As for Carney, the man really has changed his tune: where before last June’s Brexit vote he predicted the birds would all fall from the sky if Britain voted to leave the EU, yesterday he claimed a ‘hard Brexit’ would harm the EU economically more than Britain. As it is the London stock market Well, which is it? As I say, you pays your money and you makes your choice. Me, I think just how Brexit will affect Britain’s economy will not become apparent for a year or two at the very least, and furthermore will depend on several other factors, including just how well the EU will survive without Britain, but also what happens in the rest of the world. In a sense it is a nonsense to use the phrase ‘and all other things being equal’ because all other things are never equal. And this, rather neatly brings me on to Trump.

. . .

The man has not yet been sworn in as president and it’s all beginning to look ever more murky. Yesterday was an entertaining day in the Trump soap, although I suspect we might soon be obliged, in matters Trump, to consider that the old Chinese curse I quoted earlier might well be rephrased ‘may you live in entertaining times’.

The allegations what The Donald was filmed by the Russian secret service getting down and dirty with a few Moscow whores and that the footage has been or can be or will be used to blackmail him into doing Vladimir Putin’s bidding are another candidate for all of us to pay our many and make our choice. Trump has naturally denied they are true and declared them to be phoney. And given that no corroborating evidence has been supplied, which is why media outlets offered the allegations several months ago decided to ignore them, they might well be complete bollocks, shockingly true or somewhere in between.

The story broken by CNN yesterday was rather oblique: it merely said that at the briefing given by the US’s security services to president-elect Trump last week, they simply told him that these allegations had been made and thought he should be aware of them. The ploy, of course, was for CNN to be able to make the allegations public without actually being thought to endorse the story - after all, there was no corroborating evidence.

As for the allegations themselves, it seems they were made by former British MI6 agent who now runs his own business spying agency (Orbis Business Intelligence - ‘Orbis is a leading corporate intelligence consultancy We provide senior decision–makers with strategic insight, intelligence and investigative services’) and named as Christopher Steele. He, or rather his business, had been hired by Clinton supporters to dig up dirt on Trump.

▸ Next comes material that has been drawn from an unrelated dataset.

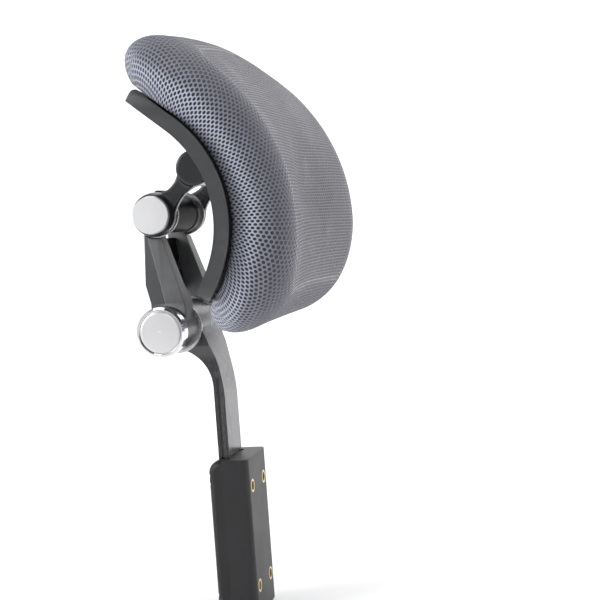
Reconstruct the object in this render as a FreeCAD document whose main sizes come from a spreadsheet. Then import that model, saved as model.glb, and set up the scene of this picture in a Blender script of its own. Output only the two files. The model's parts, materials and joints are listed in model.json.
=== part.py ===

His report was passed on to Senator John McCain, a Republican who thinks Trump is the very definition of nine-dollar note, who passed them on to the FBI. And, of course, everyone involved has an axe to grind, though that is not to say they are not true. There again they might be complete cobblers. As I say, yet again you pays your money and you makes your choice. Interesting, eh?

Steele has been variously described as ‘reliable, meticulous and well-informed’ with one ‘source’ quoted by the Daily Mail saying he was ‘deeply expert’ on Russian affairs. There again he has also been sniffily dismissed as ‘slightly more showy and less grounded in reality than you might expect a former SIS person to be’, with another source saying he was not ‘hugely impressed’ with Steele’s expertise. So, a fair selection of opinions to choose from, and which description of Steele you believe will most likely rest on whether or not you want the allegations against Trump to be true or not.

. . .

In other news a slight flurry of snow is predicted to hit Derbyshire’s Peak District tomorrow, so we can expect the country to grind to a halt and for Fleet Street’s finest to resort to some of their more dramatic headlines when reporting matters.